» TASK GOAL
Examine each line of the data. Copy those that contain the string "piece".

» DATA SEGMENT
— BEGIN —

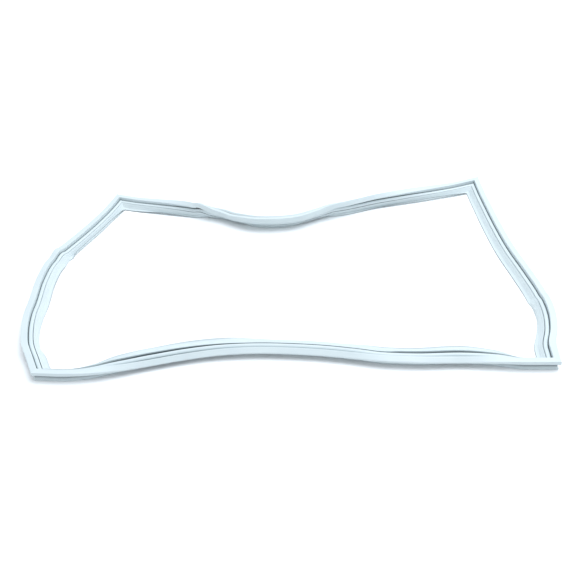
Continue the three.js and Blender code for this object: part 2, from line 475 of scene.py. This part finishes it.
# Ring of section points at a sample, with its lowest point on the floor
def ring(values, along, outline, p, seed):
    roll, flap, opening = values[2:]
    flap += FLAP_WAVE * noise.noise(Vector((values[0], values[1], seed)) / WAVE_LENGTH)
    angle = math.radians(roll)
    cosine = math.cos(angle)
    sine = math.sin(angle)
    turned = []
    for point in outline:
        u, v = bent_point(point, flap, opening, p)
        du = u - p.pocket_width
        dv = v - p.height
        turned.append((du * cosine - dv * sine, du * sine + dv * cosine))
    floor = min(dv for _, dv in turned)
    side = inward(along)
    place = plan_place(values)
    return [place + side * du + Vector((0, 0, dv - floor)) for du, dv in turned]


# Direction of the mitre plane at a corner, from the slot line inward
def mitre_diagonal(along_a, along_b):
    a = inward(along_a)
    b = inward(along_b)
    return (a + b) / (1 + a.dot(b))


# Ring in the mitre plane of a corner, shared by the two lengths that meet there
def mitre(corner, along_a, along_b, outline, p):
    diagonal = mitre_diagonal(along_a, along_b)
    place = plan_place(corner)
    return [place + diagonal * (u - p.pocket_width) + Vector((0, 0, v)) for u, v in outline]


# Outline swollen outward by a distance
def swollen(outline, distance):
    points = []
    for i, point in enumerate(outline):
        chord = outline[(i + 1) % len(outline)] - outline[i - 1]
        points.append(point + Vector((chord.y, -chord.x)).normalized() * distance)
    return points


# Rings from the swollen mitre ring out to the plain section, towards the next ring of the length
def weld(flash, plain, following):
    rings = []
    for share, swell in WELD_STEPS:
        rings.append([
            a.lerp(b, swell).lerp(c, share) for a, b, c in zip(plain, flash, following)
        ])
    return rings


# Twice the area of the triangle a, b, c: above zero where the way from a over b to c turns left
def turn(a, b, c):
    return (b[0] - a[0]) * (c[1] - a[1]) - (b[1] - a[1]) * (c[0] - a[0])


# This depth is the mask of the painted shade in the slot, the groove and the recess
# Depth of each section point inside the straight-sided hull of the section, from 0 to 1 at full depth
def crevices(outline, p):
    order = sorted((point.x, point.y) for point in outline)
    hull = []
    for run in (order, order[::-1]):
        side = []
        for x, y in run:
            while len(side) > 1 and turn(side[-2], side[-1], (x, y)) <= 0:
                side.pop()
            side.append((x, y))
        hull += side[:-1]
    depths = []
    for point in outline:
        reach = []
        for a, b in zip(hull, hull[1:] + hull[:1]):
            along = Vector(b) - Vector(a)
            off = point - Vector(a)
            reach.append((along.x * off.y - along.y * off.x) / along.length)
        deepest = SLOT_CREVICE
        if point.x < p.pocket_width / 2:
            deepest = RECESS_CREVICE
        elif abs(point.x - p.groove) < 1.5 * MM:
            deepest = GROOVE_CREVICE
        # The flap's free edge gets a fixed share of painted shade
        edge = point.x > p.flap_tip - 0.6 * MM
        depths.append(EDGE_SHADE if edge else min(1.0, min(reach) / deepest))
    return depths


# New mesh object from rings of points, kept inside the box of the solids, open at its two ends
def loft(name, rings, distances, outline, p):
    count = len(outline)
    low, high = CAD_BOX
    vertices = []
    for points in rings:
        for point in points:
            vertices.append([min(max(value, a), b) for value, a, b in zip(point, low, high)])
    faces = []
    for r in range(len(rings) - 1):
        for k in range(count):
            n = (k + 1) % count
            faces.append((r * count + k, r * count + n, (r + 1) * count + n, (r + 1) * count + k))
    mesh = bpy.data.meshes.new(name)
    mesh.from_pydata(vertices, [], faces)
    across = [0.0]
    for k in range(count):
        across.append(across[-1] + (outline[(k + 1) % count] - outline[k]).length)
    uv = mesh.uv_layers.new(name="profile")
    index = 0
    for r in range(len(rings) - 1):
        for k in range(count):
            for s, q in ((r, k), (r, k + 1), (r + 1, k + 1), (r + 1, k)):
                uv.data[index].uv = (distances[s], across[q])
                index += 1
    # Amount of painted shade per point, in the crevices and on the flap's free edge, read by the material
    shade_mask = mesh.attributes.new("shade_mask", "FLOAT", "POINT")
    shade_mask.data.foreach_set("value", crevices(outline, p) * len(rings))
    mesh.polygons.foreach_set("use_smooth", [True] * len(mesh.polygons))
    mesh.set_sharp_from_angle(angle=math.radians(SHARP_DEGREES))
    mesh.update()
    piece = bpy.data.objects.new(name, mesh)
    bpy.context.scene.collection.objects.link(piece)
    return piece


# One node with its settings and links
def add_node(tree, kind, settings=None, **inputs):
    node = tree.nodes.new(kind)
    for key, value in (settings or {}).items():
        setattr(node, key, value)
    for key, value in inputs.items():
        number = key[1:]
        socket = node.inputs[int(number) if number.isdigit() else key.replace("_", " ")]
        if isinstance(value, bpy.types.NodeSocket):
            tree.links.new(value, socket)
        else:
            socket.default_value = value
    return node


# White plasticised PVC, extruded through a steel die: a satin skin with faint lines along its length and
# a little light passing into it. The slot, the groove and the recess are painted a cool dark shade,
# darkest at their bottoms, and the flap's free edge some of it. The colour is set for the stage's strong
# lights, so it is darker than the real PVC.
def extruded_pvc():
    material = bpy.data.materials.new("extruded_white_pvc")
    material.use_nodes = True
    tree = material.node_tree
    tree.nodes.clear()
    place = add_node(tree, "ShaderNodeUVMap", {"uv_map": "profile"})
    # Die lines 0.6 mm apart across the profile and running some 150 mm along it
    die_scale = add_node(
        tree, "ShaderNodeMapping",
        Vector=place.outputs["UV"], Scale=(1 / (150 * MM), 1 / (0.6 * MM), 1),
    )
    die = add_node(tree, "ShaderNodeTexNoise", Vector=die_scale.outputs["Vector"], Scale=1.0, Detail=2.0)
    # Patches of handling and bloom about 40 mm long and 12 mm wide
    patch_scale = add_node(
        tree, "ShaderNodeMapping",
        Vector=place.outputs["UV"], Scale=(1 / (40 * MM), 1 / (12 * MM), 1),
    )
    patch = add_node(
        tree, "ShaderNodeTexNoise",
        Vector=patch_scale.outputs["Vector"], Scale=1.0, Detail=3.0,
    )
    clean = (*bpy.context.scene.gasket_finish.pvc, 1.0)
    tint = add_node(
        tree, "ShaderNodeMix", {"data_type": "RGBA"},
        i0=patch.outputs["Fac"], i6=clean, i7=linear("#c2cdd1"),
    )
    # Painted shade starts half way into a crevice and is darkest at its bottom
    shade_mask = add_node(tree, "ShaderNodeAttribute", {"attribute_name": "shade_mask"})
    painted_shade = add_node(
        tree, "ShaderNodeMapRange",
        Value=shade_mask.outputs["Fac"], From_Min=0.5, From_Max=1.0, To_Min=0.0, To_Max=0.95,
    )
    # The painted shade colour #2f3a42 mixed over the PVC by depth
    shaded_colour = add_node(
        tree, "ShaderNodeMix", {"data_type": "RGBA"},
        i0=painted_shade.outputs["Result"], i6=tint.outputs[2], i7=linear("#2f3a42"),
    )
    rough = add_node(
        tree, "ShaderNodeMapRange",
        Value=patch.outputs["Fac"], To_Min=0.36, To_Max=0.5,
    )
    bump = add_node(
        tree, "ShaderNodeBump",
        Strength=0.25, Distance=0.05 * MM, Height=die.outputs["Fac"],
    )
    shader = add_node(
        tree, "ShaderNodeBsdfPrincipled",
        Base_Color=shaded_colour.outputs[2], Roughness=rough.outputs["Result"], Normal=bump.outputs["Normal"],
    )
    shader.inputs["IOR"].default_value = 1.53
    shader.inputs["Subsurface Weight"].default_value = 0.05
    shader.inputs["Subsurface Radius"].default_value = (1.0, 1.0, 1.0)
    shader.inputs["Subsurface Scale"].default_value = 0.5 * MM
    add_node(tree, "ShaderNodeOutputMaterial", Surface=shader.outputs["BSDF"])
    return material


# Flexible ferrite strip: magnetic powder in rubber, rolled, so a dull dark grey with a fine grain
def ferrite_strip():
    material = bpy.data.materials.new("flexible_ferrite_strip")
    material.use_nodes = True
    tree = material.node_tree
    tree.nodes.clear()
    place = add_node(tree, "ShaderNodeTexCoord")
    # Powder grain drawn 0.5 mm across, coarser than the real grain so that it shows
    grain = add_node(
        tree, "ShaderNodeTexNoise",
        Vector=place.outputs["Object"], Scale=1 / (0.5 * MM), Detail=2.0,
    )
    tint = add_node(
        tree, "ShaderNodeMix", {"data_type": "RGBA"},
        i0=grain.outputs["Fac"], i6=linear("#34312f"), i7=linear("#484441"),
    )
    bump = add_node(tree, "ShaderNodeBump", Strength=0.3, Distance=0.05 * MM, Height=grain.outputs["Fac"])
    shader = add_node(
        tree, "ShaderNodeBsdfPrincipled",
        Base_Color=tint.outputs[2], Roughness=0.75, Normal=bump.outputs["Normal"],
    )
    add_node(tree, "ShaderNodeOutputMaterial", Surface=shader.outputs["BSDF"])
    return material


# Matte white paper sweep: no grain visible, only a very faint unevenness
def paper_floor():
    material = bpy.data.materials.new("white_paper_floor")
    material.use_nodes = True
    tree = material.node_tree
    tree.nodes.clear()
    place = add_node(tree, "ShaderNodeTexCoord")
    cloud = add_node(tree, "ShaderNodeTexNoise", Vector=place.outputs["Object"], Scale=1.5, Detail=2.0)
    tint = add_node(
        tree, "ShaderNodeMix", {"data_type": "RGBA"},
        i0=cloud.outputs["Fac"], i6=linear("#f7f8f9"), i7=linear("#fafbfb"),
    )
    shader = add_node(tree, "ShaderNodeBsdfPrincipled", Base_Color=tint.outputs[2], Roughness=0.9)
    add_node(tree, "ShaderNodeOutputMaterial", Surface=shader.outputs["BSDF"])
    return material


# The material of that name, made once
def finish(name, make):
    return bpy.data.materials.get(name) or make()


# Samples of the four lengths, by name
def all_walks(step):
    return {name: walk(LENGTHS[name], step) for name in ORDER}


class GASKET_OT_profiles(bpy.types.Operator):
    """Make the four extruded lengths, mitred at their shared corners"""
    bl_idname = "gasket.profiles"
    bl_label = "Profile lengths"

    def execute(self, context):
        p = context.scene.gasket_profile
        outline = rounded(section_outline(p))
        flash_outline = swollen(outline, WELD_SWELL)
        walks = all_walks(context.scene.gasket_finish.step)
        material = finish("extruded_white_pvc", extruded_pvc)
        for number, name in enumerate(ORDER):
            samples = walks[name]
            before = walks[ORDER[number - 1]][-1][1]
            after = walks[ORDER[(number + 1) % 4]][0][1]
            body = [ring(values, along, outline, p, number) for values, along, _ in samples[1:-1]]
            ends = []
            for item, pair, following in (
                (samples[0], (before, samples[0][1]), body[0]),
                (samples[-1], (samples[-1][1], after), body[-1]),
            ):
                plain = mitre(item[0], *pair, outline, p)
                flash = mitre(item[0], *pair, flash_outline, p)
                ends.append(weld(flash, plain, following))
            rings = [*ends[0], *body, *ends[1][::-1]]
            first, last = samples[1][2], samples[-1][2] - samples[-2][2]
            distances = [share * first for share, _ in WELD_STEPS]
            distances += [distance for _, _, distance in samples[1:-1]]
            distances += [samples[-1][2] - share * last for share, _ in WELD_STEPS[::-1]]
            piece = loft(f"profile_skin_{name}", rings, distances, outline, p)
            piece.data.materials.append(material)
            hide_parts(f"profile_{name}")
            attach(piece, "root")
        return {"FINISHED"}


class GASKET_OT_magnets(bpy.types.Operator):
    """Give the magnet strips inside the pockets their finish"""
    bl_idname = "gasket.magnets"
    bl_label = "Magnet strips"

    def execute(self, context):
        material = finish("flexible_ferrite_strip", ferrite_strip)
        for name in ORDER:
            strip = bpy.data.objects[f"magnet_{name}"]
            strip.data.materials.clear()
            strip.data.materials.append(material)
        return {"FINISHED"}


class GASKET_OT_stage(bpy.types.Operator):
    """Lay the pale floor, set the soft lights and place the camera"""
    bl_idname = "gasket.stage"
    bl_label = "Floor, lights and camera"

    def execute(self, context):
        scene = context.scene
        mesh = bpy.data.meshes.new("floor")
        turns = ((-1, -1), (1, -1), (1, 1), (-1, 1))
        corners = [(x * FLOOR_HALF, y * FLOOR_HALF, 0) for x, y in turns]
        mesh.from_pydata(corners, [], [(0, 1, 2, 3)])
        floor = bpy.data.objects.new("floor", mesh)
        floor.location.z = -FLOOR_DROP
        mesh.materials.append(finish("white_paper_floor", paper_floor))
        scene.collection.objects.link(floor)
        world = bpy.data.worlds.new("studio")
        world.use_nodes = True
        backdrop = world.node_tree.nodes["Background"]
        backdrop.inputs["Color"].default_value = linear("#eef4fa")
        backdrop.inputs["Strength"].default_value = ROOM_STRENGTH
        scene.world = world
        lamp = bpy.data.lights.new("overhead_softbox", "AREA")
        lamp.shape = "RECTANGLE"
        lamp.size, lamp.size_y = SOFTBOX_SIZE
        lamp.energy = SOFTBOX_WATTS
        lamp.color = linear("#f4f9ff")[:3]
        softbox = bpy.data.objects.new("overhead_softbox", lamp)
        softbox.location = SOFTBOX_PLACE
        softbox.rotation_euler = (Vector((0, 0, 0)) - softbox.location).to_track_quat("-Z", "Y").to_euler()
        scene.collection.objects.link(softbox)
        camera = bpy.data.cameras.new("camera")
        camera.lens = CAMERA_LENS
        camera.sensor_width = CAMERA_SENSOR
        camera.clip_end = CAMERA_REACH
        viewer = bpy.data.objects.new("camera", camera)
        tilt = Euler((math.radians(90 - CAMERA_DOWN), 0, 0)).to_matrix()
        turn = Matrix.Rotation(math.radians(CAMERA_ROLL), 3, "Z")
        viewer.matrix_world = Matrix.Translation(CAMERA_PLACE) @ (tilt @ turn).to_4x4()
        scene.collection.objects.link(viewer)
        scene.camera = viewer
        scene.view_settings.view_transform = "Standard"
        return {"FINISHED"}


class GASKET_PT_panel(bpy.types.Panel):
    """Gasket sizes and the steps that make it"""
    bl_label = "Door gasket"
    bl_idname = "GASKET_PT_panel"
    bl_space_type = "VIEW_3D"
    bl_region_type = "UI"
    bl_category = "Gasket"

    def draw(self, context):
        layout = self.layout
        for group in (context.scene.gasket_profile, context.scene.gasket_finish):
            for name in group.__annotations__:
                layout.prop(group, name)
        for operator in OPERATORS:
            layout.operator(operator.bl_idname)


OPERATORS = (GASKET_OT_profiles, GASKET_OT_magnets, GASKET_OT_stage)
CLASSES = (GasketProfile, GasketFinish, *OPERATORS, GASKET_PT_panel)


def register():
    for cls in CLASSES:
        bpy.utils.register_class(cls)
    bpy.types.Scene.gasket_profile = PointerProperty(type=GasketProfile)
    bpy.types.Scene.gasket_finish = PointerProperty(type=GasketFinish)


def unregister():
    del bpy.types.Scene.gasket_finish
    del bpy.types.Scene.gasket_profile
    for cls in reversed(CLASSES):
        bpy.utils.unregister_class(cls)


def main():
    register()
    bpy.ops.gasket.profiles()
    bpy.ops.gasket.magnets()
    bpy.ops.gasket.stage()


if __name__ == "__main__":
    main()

— END —

» OUTPUT BELOW
    piece = bpy.data.objects.new(name, mesh)
    bpy.context.scene.collection.objects.link(piece)
    return piece
            piece = loft(f"profile_skin_{name}", rings, distances, outline, p)
            piece.data.materials.append(material)
            attach(piece, "root")